Municipal Water Leader: How will what you’ve learned affect your career going forward?
Jeff Zahller: First, working with John has been fantastic for my confidence when working with operators and plant staff. When you’re on site, a lot of what you do is troubleshooting. Even a lot of design is based on troubleshooting. Being able to look at pumps and crawl in tanks gives you a much wider range of abilities as an engineer. Because of what I’ve learned from John, I feel more comfortable with operators than I do with most other staff and a lot of our clients.
Second, I’m trying to pass some of this knowledge on. I’ve got several engineers who are coming up, and I’m trying to help them and point them to construction projects. I took one of them out with me to look at the projects in the field and showed them where the pump was, how it was set up, how the gearbox and motor operate, and why they do what they do.

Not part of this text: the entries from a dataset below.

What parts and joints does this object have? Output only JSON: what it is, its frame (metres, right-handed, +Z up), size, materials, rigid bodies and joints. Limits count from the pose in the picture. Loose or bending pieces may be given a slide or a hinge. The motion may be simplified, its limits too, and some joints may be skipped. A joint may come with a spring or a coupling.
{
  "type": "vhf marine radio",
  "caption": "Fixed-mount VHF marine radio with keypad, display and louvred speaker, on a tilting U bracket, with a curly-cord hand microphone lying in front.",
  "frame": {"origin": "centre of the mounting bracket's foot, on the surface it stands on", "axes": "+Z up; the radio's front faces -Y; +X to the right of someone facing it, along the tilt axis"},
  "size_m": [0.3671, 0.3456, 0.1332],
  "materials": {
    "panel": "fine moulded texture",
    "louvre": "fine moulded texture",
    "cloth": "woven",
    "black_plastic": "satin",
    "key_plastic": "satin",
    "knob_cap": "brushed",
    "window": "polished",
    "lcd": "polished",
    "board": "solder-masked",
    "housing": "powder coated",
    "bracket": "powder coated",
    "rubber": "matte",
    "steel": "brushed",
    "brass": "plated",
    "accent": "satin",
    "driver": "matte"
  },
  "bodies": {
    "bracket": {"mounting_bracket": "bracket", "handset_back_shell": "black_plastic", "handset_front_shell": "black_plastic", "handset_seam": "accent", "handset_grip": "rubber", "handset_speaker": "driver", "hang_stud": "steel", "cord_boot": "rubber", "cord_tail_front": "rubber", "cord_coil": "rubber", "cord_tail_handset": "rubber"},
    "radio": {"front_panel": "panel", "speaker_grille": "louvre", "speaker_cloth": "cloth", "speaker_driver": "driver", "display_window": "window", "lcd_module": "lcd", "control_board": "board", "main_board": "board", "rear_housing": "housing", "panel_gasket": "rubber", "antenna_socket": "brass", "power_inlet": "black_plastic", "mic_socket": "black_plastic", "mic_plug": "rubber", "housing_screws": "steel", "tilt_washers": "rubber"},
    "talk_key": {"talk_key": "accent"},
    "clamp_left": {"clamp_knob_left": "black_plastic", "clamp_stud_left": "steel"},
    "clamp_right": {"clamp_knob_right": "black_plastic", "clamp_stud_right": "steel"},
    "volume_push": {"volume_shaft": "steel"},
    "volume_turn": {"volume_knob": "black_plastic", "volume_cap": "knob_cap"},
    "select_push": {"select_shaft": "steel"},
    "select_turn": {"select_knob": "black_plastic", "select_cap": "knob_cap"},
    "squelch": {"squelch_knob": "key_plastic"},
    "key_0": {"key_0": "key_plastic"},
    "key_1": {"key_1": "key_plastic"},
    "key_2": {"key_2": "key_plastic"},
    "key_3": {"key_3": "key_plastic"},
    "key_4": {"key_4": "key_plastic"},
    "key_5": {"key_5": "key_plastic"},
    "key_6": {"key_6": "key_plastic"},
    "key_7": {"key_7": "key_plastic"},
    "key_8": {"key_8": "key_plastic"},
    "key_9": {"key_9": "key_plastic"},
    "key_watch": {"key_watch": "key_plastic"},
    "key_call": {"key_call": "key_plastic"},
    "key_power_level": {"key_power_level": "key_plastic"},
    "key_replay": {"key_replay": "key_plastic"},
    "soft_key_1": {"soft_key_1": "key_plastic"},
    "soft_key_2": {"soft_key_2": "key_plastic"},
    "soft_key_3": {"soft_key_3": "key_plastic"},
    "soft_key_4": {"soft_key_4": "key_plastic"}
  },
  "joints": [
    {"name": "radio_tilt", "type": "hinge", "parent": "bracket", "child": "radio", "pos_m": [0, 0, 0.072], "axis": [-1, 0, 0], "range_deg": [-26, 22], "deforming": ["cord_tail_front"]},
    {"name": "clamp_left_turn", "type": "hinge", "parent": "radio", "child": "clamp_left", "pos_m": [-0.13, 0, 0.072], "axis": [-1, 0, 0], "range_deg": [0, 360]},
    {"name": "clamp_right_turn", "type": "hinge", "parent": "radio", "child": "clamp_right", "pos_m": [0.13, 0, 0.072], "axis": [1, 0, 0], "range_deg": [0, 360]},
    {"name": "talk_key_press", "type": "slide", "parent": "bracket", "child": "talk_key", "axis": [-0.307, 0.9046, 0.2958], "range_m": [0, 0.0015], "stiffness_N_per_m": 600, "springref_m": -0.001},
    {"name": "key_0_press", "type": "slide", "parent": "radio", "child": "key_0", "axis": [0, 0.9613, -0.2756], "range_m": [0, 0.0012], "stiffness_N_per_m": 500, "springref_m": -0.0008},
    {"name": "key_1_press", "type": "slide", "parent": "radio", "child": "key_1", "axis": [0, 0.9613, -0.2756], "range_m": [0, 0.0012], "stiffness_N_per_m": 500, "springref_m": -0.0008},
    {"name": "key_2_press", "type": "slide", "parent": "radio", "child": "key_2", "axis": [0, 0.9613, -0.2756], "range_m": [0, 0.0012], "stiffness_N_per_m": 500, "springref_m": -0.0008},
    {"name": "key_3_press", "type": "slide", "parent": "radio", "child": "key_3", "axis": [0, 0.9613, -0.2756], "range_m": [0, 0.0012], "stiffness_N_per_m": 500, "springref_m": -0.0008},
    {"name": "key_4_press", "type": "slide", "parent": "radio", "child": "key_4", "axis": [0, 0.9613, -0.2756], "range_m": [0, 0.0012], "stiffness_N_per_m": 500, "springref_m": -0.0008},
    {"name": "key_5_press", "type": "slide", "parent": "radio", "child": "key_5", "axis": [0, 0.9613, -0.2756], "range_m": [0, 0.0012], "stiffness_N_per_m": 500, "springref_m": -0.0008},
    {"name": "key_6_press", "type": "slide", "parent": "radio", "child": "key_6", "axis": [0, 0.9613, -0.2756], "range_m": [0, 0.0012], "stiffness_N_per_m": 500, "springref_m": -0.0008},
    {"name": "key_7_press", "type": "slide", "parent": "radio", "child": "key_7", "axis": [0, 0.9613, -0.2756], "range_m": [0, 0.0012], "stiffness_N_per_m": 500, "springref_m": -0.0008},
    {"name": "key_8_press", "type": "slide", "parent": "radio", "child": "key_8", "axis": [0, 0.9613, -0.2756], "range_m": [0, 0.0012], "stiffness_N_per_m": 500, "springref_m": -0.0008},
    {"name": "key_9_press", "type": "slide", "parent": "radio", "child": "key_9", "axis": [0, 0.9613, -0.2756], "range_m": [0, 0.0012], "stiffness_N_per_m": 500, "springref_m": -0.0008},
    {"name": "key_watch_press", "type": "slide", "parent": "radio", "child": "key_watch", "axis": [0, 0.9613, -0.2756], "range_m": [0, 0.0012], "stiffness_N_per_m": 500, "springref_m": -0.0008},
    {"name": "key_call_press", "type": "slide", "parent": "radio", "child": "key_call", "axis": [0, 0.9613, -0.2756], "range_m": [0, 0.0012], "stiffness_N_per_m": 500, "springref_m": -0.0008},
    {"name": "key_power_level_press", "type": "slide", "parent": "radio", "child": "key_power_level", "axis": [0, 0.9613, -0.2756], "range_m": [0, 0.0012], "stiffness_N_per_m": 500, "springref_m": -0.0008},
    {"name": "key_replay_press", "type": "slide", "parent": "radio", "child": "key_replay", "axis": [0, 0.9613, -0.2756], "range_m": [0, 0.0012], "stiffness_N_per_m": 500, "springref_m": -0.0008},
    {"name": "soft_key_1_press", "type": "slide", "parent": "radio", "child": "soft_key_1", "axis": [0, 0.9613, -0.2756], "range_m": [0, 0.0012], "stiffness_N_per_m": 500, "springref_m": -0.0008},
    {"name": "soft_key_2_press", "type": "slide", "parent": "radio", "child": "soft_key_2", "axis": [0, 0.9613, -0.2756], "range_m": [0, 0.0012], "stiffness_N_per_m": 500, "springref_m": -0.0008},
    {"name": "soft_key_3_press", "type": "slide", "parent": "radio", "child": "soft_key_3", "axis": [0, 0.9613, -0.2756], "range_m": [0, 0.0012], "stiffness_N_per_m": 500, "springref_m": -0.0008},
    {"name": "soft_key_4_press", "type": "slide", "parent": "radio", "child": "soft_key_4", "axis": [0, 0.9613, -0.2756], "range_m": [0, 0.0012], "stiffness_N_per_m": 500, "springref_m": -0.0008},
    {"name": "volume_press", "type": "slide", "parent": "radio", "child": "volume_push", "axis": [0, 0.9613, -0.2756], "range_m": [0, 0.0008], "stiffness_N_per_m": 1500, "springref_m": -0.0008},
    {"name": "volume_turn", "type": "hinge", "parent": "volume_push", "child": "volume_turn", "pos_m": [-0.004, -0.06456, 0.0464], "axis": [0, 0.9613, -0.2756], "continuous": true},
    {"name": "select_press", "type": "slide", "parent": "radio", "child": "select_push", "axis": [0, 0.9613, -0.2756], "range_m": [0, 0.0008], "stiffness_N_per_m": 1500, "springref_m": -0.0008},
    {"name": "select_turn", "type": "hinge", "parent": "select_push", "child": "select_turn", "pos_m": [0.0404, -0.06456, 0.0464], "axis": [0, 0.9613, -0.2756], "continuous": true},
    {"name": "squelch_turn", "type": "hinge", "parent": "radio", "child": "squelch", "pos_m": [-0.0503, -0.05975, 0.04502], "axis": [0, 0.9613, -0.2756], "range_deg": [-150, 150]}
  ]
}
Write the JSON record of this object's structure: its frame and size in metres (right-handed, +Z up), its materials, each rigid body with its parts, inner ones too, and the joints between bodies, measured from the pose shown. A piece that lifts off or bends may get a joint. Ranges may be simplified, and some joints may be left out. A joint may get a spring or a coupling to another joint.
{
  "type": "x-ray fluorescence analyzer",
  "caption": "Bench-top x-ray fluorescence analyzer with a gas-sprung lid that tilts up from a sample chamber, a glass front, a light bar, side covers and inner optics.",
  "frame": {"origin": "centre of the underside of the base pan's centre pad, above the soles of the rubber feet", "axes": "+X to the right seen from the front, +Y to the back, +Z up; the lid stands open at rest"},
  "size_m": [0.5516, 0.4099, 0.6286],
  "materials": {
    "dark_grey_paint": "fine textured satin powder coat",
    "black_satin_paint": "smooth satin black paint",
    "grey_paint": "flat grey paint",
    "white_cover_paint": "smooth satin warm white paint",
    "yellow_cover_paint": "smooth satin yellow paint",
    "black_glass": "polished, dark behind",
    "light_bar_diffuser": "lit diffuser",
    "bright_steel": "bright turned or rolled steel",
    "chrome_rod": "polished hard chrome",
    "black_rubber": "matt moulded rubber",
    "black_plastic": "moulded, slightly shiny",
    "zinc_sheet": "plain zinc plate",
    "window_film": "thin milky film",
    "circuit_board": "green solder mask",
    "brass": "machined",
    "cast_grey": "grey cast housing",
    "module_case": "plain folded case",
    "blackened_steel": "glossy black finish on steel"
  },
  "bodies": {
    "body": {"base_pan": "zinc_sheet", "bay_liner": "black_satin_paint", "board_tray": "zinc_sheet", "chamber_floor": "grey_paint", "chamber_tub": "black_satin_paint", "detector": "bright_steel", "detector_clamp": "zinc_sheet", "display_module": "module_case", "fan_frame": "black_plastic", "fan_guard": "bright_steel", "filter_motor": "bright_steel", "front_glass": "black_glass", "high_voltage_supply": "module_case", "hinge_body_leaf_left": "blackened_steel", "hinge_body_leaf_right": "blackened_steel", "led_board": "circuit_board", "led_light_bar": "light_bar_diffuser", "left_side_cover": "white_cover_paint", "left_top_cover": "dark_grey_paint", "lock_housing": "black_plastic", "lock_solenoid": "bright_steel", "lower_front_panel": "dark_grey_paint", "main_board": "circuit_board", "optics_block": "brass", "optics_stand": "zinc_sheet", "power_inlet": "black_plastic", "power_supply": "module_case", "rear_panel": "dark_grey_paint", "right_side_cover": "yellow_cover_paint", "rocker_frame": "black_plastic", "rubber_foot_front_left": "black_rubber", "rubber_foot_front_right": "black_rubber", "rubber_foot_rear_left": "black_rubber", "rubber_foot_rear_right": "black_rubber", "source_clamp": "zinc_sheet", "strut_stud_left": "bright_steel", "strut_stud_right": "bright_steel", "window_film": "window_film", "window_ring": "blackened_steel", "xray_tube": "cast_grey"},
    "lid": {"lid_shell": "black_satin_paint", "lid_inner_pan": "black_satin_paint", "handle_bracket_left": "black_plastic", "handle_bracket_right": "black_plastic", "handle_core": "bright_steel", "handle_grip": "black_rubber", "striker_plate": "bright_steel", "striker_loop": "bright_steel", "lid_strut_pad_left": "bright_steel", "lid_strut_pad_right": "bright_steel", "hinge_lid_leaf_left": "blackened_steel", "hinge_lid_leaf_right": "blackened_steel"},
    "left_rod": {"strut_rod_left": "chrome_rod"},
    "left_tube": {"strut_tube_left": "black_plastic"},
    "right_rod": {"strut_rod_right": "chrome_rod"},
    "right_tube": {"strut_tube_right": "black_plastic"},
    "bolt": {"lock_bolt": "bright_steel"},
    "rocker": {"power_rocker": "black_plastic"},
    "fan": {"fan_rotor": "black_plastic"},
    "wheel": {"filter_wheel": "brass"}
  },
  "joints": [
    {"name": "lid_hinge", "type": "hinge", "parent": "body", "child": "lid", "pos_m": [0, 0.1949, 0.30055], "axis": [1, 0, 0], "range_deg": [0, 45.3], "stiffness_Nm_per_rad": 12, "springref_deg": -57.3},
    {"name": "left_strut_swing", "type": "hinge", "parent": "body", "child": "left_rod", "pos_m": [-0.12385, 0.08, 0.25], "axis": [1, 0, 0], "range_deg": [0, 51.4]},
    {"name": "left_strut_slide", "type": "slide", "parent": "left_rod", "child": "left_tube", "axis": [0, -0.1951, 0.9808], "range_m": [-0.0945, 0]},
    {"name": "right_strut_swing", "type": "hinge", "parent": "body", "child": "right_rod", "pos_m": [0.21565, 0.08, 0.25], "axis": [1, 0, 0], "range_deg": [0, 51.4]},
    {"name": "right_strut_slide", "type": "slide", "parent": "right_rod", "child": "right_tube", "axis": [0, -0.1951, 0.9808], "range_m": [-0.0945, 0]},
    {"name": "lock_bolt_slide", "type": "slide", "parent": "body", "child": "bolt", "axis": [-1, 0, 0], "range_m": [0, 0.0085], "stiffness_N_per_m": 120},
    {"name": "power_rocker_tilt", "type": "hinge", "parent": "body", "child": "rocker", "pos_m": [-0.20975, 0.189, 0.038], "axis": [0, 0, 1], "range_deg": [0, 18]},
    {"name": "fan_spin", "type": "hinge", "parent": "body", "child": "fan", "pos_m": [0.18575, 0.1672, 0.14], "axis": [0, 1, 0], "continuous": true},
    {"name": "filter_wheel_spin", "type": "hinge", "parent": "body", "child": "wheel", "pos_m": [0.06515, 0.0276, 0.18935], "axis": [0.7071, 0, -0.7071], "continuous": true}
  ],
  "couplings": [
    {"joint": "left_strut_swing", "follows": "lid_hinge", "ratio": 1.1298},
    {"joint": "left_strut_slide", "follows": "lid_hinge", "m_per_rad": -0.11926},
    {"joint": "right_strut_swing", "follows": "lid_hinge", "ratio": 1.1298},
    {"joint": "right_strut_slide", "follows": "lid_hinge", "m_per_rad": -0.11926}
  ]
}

I want to do more of that—mentoring other engineers and increasing their breadth of knowledge.
Municipal Water Leader: Is there anything else either of you would like to add?
John Koch: The mentor program needs to continue for the benefit of HDR, and the money needs to be committed to it. The only way to learn is to touch, see, and listen to the machinery. We can design a race car, but if we don’t give the operators the tools to operate it properly, we won’t get the performance. That’s why teaching in the field is so important.
Jeff Zahller: I do more field work than a lot of folks, but if you look at my raw time, only 10–15 percent of my time is spent in the field or at a treatment plant. The type of stuff I did with John in TaLON shows up as 10–15 percent of my time, but probably accounts for 50–60 percent of the value of what I’ve learned over 17 years at HDR. It’s worth much more than the raw time suggests.